---------- Available records
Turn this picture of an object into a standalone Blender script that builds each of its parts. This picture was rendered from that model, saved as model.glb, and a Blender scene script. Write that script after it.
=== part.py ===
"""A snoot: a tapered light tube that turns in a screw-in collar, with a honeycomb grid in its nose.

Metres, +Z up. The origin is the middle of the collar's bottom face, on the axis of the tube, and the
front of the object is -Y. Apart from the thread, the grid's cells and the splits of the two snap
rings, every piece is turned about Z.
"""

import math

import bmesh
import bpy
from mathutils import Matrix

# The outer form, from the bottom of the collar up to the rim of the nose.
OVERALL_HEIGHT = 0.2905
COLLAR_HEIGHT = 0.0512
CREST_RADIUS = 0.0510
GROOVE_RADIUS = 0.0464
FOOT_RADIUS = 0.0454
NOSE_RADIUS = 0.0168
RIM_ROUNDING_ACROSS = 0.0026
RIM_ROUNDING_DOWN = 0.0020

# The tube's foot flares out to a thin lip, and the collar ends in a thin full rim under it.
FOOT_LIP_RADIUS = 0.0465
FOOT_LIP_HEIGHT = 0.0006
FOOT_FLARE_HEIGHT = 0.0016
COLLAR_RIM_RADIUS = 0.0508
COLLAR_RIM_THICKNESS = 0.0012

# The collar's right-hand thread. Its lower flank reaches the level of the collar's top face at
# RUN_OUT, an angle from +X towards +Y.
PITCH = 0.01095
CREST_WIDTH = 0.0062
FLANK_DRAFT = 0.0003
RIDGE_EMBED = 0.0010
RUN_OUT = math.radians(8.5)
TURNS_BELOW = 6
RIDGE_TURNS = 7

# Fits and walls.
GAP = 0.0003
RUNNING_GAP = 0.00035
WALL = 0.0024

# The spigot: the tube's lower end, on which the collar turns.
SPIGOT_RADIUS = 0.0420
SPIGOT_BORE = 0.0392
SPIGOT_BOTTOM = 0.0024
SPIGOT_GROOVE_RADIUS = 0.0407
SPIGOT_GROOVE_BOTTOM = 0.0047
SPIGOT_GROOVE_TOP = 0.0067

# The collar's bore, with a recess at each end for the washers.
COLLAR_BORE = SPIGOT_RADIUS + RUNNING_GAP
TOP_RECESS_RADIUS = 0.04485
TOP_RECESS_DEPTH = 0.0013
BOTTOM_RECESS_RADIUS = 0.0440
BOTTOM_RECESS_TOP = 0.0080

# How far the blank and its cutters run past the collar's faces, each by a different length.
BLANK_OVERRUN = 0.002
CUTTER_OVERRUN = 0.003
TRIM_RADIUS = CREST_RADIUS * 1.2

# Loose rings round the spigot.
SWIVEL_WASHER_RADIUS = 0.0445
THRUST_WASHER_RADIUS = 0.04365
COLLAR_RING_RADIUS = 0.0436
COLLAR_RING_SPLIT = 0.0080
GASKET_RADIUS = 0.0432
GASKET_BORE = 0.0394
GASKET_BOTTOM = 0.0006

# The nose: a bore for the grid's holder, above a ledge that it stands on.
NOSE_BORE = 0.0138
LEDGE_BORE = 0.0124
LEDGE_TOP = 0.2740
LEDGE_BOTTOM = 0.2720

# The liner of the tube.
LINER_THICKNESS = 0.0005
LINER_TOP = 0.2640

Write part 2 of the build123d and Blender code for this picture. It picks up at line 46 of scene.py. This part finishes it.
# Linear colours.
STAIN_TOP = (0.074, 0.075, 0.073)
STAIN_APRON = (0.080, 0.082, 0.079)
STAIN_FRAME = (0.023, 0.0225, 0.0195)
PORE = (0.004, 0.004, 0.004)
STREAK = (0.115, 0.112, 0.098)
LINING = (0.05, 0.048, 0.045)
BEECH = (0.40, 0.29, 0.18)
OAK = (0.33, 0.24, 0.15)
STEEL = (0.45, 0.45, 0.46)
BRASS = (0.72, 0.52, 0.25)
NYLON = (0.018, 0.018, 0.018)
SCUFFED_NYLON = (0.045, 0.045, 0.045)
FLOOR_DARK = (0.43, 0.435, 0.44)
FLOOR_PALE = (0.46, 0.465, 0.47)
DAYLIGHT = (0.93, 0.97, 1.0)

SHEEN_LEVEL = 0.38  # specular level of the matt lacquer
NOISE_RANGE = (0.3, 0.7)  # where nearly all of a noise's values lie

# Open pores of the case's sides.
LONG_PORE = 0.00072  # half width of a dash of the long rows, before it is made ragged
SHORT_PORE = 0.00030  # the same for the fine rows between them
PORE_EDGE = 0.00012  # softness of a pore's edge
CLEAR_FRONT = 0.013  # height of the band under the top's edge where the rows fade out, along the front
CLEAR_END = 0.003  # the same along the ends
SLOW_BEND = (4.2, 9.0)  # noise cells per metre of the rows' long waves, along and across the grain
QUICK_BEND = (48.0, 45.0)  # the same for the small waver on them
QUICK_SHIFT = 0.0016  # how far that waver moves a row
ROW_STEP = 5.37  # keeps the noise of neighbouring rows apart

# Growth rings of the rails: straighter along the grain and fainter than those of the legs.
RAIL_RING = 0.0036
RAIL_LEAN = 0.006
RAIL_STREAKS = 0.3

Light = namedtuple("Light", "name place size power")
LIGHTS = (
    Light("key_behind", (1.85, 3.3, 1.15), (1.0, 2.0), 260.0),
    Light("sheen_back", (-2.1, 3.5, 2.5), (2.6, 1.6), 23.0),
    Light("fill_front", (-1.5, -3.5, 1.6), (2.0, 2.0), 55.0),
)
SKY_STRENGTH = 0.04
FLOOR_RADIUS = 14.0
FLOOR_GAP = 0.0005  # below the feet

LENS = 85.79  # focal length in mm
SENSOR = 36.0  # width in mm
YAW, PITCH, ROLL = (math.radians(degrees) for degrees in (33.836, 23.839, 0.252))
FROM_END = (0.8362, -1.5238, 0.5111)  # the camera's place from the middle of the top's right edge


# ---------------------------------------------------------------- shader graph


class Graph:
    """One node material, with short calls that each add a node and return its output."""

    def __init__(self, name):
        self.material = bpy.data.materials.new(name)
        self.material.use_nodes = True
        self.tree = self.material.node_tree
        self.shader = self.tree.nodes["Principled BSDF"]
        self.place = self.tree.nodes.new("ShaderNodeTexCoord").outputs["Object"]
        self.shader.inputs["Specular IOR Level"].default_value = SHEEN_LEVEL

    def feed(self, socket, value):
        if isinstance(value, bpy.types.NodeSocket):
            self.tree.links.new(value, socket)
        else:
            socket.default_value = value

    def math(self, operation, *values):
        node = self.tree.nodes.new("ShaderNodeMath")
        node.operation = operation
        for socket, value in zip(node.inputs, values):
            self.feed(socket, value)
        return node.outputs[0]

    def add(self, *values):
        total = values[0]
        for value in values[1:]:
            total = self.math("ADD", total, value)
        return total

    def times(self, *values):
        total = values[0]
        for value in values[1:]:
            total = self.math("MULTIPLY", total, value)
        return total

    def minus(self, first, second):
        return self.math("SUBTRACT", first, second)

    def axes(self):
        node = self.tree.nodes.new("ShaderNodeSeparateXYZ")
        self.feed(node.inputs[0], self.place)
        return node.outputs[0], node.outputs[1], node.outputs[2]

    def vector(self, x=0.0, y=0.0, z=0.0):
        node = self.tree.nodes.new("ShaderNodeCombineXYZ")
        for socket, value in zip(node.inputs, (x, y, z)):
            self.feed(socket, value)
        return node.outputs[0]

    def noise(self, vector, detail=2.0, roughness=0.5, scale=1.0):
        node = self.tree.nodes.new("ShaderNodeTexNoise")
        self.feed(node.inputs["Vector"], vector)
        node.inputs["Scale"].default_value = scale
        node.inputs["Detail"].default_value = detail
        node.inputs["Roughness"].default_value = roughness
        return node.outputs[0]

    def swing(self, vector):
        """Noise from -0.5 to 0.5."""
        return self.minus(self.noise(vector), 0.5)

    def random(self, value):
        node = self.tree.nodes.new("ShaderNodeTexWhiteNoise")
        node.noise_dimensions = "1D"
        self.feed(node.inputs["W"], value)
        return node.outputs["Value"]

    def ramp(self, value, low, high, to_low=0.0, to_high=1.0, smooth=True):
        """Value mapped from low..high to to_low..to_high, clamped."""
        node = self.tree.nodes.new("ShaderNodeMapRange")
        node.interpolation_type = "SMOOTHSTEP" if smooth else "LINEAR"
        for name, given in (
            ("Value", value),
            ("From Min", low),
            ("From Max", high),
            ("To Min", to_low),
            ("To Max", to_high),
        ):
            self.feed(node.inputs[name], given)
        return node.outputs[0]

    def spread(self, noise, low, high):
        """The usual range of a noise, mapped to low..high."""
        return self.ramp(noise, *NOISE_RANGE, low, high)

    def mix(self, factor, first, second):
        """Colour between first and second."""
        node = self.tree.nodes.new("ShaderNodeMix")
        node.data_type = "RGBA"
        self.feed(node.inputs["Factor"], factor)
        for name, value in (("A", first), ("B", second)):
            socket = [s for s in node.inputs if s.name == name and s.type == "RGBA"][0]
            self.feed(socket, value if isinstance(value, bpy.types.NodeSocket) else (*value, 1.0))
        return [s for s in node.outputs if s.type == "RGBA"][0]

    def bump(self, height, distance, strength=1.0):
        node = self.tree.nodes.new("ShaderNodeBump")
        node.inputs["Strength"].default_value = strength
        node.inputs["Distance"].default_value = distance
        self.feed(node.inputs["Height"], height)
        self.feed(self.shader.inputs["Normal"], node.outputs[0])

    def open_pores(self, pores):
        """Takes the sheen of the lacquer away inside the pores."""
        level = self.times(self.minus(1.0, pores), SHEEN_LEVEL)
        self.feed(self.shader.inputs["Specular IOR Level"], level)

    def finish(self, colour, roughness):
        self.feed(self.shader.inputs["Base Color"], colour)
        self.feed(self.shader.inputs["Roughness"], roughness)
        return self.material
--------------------
__What needs to be done__: Return exactly what appears above, from the first line of the entries to the line with "WALL = 0.0024", inclusive.

__Solution for this task__:
Turn this picture of an object into a standalone Blender script that builds each of its parts. This picture was rendered from that model, saved as model.glb, and a Blender scene script. Write that script after it.
=== part.py ===
"""A snoot: a tapered light tube that turns in a screw-in collar, with a honeycomb grid in its nose.

Metres, +Z up. The origin is the middle of the collar's bottom face, on the axis of the tube, and the
front of the object is -Y. Apart from the thread, the grid's cells and the splits of the two snap
rings, every piece is turned about Z.
"""

import math

import bmesh
import bpy
from mathutils import Matrix

# The outer form, from the bottom of the collar up to the rim of the nose.
OVERALL_HEIGHT = 0.2905
COLLAR_HEIGHT = 0.0512
CREST_RADIUS = 0.0510
GROOVE_RADIUS = 0.0464
FOOT_RADIUS = 0.0454
NOSE_RADIUS = 0.0168
RIM_ROUNDING_ACROSS = 0.0026
RIM_ROUNDING_DOWN = 0.0020

# The tube's foot flares out to a thin lip, and the collar ends in a thin full rim under it.
FOOT_LIP_RADIUS = 0.0465
FOOT_LIP_HEIGHT = 0.0006
FOOT_FLARE_HEIGHT = 0.0016
COLLAR_RIM_RADIUS = 0.0508
COLLAR_RIM_THICKNESS = 0.0012

# The collar's right-hand thread. Its lower flank reaches the level of the collar's top face at
# RUN_OUT, an angle from +X towards +Y.
PITCH = 0.01095
CREST_WIDTH = 0.0062
FLANK_DRAFT = 0.0003
RIDGE_EMBED = 0.0010
RUN_OUT = math.radians(8.5)
TURNS_BELOW = 6
RIDGE_TURNS = 7

# Fits and walls.
GAP = 0.0003
RUNNING_GAP = 0.00035
WALL = 0.0024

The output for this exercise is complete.